A positive integer N is said to be a "round number" if the binary representation of N has as many or more zeroes than it has ones. For example, the integer 9, when written in binary form, is 1001. 1001 has two zeroes and two ones; thus, 9 is a round number. The integer 26 is 11010 in binary; since it has two zeroes and three ones, it is not a round number.
Obviously, it takes cows a while to convert numbers to binary, so the winner takes a while to determine.
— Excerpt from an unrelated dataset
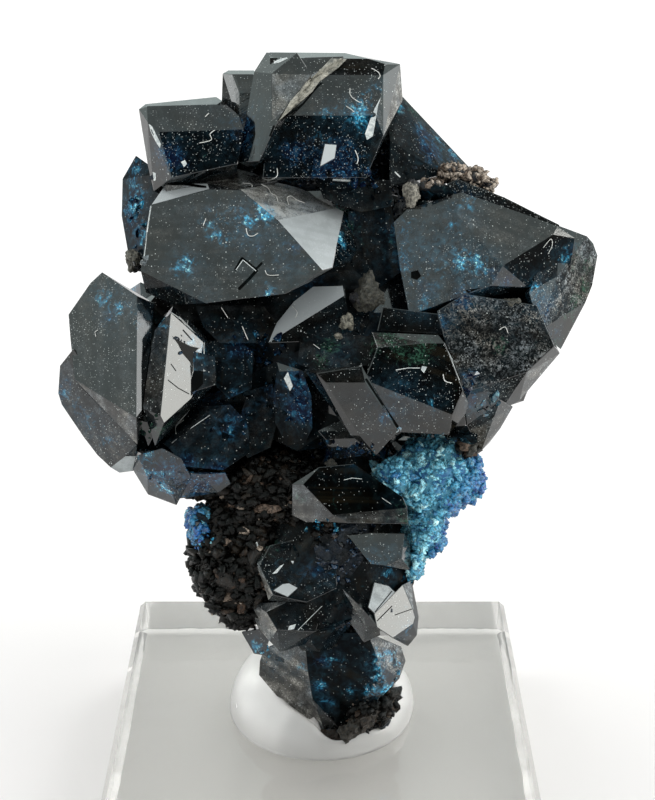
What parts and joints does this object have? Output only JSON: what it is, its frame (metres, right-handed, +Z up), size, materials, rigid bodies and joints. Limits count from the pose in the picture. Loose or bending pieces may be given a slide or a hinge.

Bessie wants to cheat and thinks she can do that if she knows how many "round numbers" are in a given range.
Help her by writing a program that tells how many round numbers appear in the inclusive range given by the input (1 ≤ Start < Finish ≤ 2,000,000,000).
Input
Line 1: Two space-separated integers, respectively Start and Finish.
Output
Line 1: A single integer that is the count of round numbers in the inclusive range Start..Finish
Sample Input
2 12
Sample Output
6
Source
USACO 2006 November Silver
#include <stdio.h>
#include <stdlib.h>
#include <string.h>
int limit[50];
int f[50][50];
int sum[50][50];
int calc(int num){
int i, j, k, len, ans;
if (num <= 0) return 0;
for (len = 1; num; len++){
limit[len] = num & 1;
num >>= 1;
}
limit[len] = 0;
ans = 0;
for (i = len - 2; i > 0; i--){
j = (i + 1) / 2;
ans += sum[i - 1][j];
}
k = 0;
/*这里定义为前面出现过k个0
若定义为后面可以少k个0,则看上去只考虑长度为i的
得到j = i / 2 - k - 1,但这是错的
因为没有把i和前面多的k个0放一块考虑,例如
...110, i = 3, k = 1,时
需要i / 2 = 1个0,但这时k告诉说我帮你顶一个,看样子就不需要0了
但是不作为0的空缺就会被填上1,于是就有2个1,实际需求变为2个0,而不是1个0
*/
for (i = len - 2; i > 0; i--){
if (limit[i] == 1){
j = len / 2 - k - 1;
if (j < 0) j = 0;
ans += sum[i - 1][j];
}else k++;
}
if (k >= len / 2) ans++;
return ans;
}
int main(){
int i, j, bg, ed;
memset(f, 0, sizeof(f));
memset(sum, 0, sizeof(sum));
f[0][0] = 1;
sum[0][0] = 1;
for (i = 1; i < 31; i++){
f[i][0] = 1;
for (j = 1; j <= i; j++){
f[i][j] = f[i - 1][j] + f[i - 1][j - 1];
}
sum[i][i] = 1;
for (j = i - 1; j >= 0; j--){
sum[i][j] = sum[i][j + 1] + f[i][j];
// printf("s[%d][%d] = %d\n", i, j, sum[i][j]);
}
}
while(scanf("%d%d", &bg, &ed) != EOF){
bg = calc(bg - 1);
ed = calc(ed);
printf("%d\n", ed - bg);
}
return 0;
}